クラッシュ箇所のファイルアクセスよりも2関数ほど前に該当のAPI呼び出しがあった。
スタックの内容を破壊したのなら関数から戻る際にクラッシュするのが普通だと思う。
イメージ的には以下のようになるはず。

void stack_bomb(void)
{
	char	buf[128];

	api_oops();		//この関数内部でスタックの内容を壊したとする。ケース(1):この関数からstack_bomb()に戻る過程でクラッシュする

	funcA();		//funcA()用にスタックを伸長するのでfuncA()関連でクラッシュするケースは少ないと思う

	buf[xxx];		//もしかしたらローカル変数もおかしいことになっているかも?
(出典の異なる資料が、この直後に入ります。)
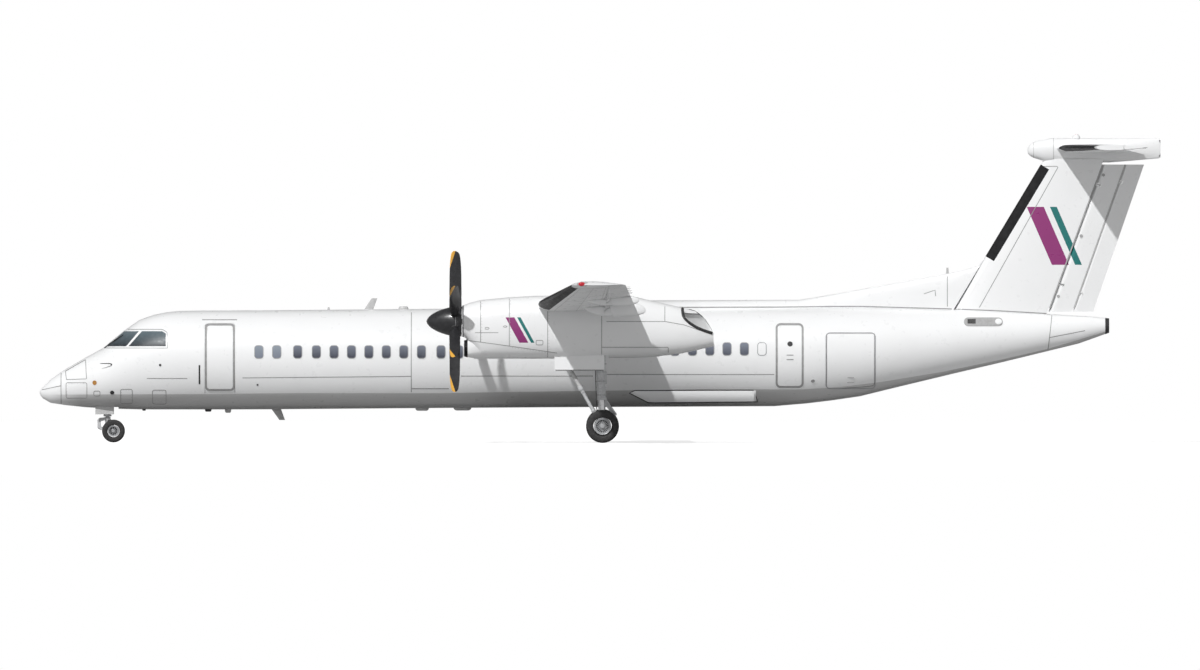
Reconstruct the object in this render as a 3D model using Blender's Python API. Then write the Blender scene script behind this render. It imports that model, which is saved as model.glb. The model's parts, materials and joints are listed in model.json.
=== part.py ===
"""Twin turboprop high-wing T-tail airliner, standing on its gear.

Metres, nose toward -X, left side toward -Y, up +Z, ground at Z = 0.
"""

import math

import bmesh
import bpy
from mathutils import Vector

# Gaps shared by the whole build
SEAT_GAP = 0.0003
PIN_GAP = 0.00008
MOVE_GAP = 0.012
BURY = 0.04

# Fuselage stations: x, crown height, keel height, half width
HULL = [
    (-16.415, 1.459, 1.457, 0.001),
    (-16.385, 1.535, 1.370, 0.080),
    (-16.315, 1.617, 1.286, 0.150),
    (-16.093, 1.840, 1.157, 0.300),
    (-15.779, 2.062, 1.110, 0.440),
    (-15.645, 2.153, 1.090, 0.490),
    (-15.085, 2.475, 1.031, 0.680),
    (-14.546, 2.771, 0.999, 0.850),
    (-13.940, 3.275, 0.978, 1.000),
    (-13.491, 3.589, 0.967, 1.100),
    (-13.087, 3.732, 0.964, 1.180),
    (-12.686, 3.814, 0.964, 1.240),
    (-12.326, 3.849, 0.964, 1.280),
    (-11.716, 3.861, 0.964, 1.325),
    (-10.837, 3.864, 0.964, 1.345),
    (-9.959, 3.867, 0.967, 1.345),
    (-4.627, 3.914, 1.008, 1.345),
    (0.001, 3.931, 1.037, 1.345),
    (5.099, 3.949, 1.060, 1.345),
    (6.065, 3.958, 1.142, 1.330),
    (6.798, 3.969, 1.230, 1.290),
    (7.618, 3.969, 1.350, 1.220),
    (8.614, 3.943, 1.594, 1.100),
    (10.401, 3.893, 2.024, 0.870),
    (11.719, 3.838, 2.332, 0.690),
    (13.184, 3.756, 2.689, 0.500),
    (14.019, 3.709, 2.894, 0.370),
    (14.400, 3.688, 3.029, 0.300),
    (14.912, 3.630, 3.214, 0.190),
]
HULL_SEGMENTS = 32
RADOME_X = -15.779
TAIL_CONE_X = 13.184

# Ridge along the crown: x, half width at the crown, top height
RIDGE = [
    (-3.221, 0.20, 3.900),
    (-2.700, 0.50, 4.020),
    (-2.200, 0.72, 4.090),
    (-1.170, 0.90, 4.140),
    (0.900, 0.88, 4.160),
    (1.759, 0.70, 4.163),
    (2.900, 0.42, 4.166),
    (5.831, 0.26, 4.177),
    (6.317, 0.22, 4.251),
    (7.032, 0.19, 4.374),
    (7.618, 0.17, 4.479),
    (10.272, 0.13, 4.960),
    (10.840, 0.12, 5.090),
    (11.080, 0.11, 5.180),
    (11.289, 0.10, 5.437),
]
RIDGE_SPLIT_X = 2.900

# Wing
ROOT_LE_X = -1.818
ROOT_TE_X = 0.997
TIP_LE_X = -0.751
TIP_TE_X = 0.731
WING_Z = 4.030
TIP_Z = 4.600
WING_BREAK_Y = 5.050
TIP_Y = 14.210
WING_THICK = 0.165
TIP_THICK = 0.130
HINGE_AT = 0.72
BAY_FRONT = 0.012

# Fin, rudder and tailplane
FIN_BOTTOM_Z = 3.70
FIN_TOP_Z = 8.199
FIN_LE = ((10.369, 3.908), (12.970, 8.232))
RUDDER_HINGE = ((13.289, 3.849), (14.877, 8.199))
TAB_HINGE = ((13.910, 3.785), (15.466, 8.167))
FIN_TE = ((14.400, 3.703), (15.955, 8.185))
RUDDER_BOTTOM_Z = 3.830
RUDDER_TOP_Z = 8.140
TAIL_Z = 8.610
TAIL_LE = (13.383, 14.464)
TAIL_TE = (15.861, 15.861)
TAIL_HINGE = (14.985, 15.330)
TAIL_HALF_SPAN = 4.635

BEACON_X = 13.954
BEACON = [(8.840, 0.110), (8.950, 0.110), (9.000, 0.080), (9.026, 0.030)]
BULLET = [
    (12.528, 8.549, 8.547, 0.002),
    (12.627, 8.668, 8.443, 0.075),
    (12.891, 8.806, 8.308, 0.145),
    (13.289, 8.911, 8.211, 0.200),
    (14.912, 8.911, 8.199, 0.200),
    (15.527, 8.911, 8.246, 0.160),
    (16.100, 8.911, 8.298, 0.095),
    (16.368, 8.911, 8.322, 0.060),
    (16.418, 8.880, 8.345, 0.040),
]

# Nacelles: x, top height, bottom height, half width
NACELLE_Y = 4.400
NACELLE = [
    (-4.012, 3.996, 3.102, 0.447),
    (-3.920, 4.035, 3.060, 0.490),
    (-3.807, 4.078, 2.900, 0.530),
    (-3.485, 4.163, 2.455, 0.590),
    (-2.635, 4.245, 2.455, 0.620),
    (-1.873, 4.286, 2.455, 0.630),
    (-1.463, 4.290, 2.455, 0.630),
    (0.001, 4.303, 2.478, 0.630),
    (0.851, 4.300, 2.478, 0.600),
    (1.466, 4.154, 2.502, 0.550),
    (1.935, 4.048, 2.552, 0.500),
    (2.433, 3.934, 2.616, 0.440),
    (3.312, 3.700, 2.818, 0.330),
]
NACELLE_SEGMENTS = 24
COWL_BACK_X = -1.900
JETPIPE_X = 1.700
COWL_SKIN = 0.030
CHIN = [
    (-3.956, 2.991, 2.525, 0.300),
    (-3.854, 3.010, 2.495, 0.340),
    (-3.485, 3.250, 2.455, 0.470),
    (-3.200, 3.300, 2.500, 0.480),
]
SHAFT_RADIUS = 0.080

# Propellers
PROP_X = -4.232
PROP_Z = 3.542
PROP_RADIUS = 2.055
BLADES = 6
SPINNER = [
    (-5.058, 0.004),
    (-5.030, 0.075),
    (-4.950, 0.165),
    (-4.800, 0.265),
    (-4.600, 0.350),
    (-4.400, 0.405),
    (-4.200, 0.435),
    (-4.030, 0.440),
]

# Landing gear
MAIN_X = 0.075
MAIN_Z = 0.483
MAIN_TYRE = (0.483, 0.250, 0.130)
MAIN_OFFSET = 0.270
NOSE_X = -14.250
NOSE_Z = 0.334
NOSE_TYRE = (0.334, 0.165, 0.085)
NOSE_OFFSET = 0.175
STRUT_X = -14.425

# Doors: front x, rear x, sill height, head height
PASSENGER_DOOR = (-11.564, -10.676, 1.450, 3.489)
AFT_DOOR = (5.140, 5.957, 1.602, 3.489)
BAGGAGE_DOOR = (6.631, 8.037, 1.594, 3.190)
DOOR_THICK = 0.080
ENTRY_WALL_Y = -0.45
TREADS = 5
TREAD_THICK = 0.030
HINGE_DEPTH = 0.040
PASSENGER_TURN = 130
BAGGAGE_TURN = 105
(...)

	funcB();		//同様にここでクラッシュするケースも少ないと思う。が、今回はこの内部でクラッシュした

	return;			//ケース(2):stack_bomb()から戻る過程でクラッシュする
}

スタックの内容を見たが、特に壊れている雰囲気はない。
funcB()で死んだ理由を逆アセンブル結果で確認すると、引数で渡したポインタ変数へのアクセスで死んでいる。
ポインタを見ると確かにおかしなアドレス値になっている。
本来ならここで正しいアドレス値がスタックのどこかに入っていないか確認すればよかったかもしれない。
ただ、STLが内部で保持しているデータ構造なので確認が面倒ではないかと思う。どちらにしろ当時は思い浮かばなかった。

ひらめきの訪れ<仮説を立てる>

それで、ここからは完全に直感なんだけど「もしかしてスタックポインタずれてない?」と思い浮かんだ。
「なぜ?」と聞かれても困るが、それまでの状況証拠を見ているときに突然脳みそが提示してきた。もしかしたら「スタックの内容は壊れてない。スタックポインタもそれっぽいアドレス。なら少しだけアドレスがずれているのかも?」みたいな発想なのかもしれない。
自分の持論として「エンジニアの直感は75%の確率で正しい」という謎の持論があるので、まずは真偽を確かめることにした。

仮説の検証

やり方は単純。上記のapi_oops()、funcA()、funcB()の呼び出し前後でスタックポインタ値が変化するかどうかを見ればよい。
WinDbg上でレジスタを表示しながらステップ実行してみる。
そうすると案の定、api_oops()だけ呼び出し前後でスタックポインタ値が少しずれていた。(具体的には4バイト)

真の不具合内容を確認

ここまで来ればあとは単純なパワー作業だ。機械語の逆アセンブル結果とにらめっこしながらスタックポインタがずれる原因を確認すればよい。
で、1命令ずつ確認していった結果、呼び出し元と呼び出し先でスタックポインタの扱いが一致してないことが分かった。

不具合混入の原因を調査

そうと分かればあと一息。この手の問題は呼び出し規約と決まっている。
Windows APIとclangの呼び出し規約を確認s・・・ん?あれ??
そもそもWINAPIってstdcallだよね。って話。昔調べたぞ。WinMain()とかに付けるあれだ、あれ。

ここでようやく「Windows SDKのヘッダファイルがWINAPIをどう定義してるか」って話にたどり着いた。(長い)
あとはgrepしてWINAPIの定義を見つけ出し、「_STDCALL_SUPPORTED」が定義済みの時にstdcallになる、ということを確認した。

感想

ということで、_STDCALL_SUPPORTEDを定義しないとクラッシュするね。って話になる。
最初にAPI呼び出しでクラッシュしてると分かっていればもっと早く答えにたどり着いたかもしれないけど、一見別の関数で死んでいるように見えたので遠回りしてしまった。
スタックポインタ値も「おおよそスタックポインタ値の範囲にある」というのはすぐわかるが、「4バイトずれている」というのは関数呼び出しの前後で比較しない限り分からない。
呼び出し規約が違う、というのも逆アセンブル結果で比較する程度しかないのかな。と思う。もしかしたらもっとすぐ確認する方法があるかもしれないけど。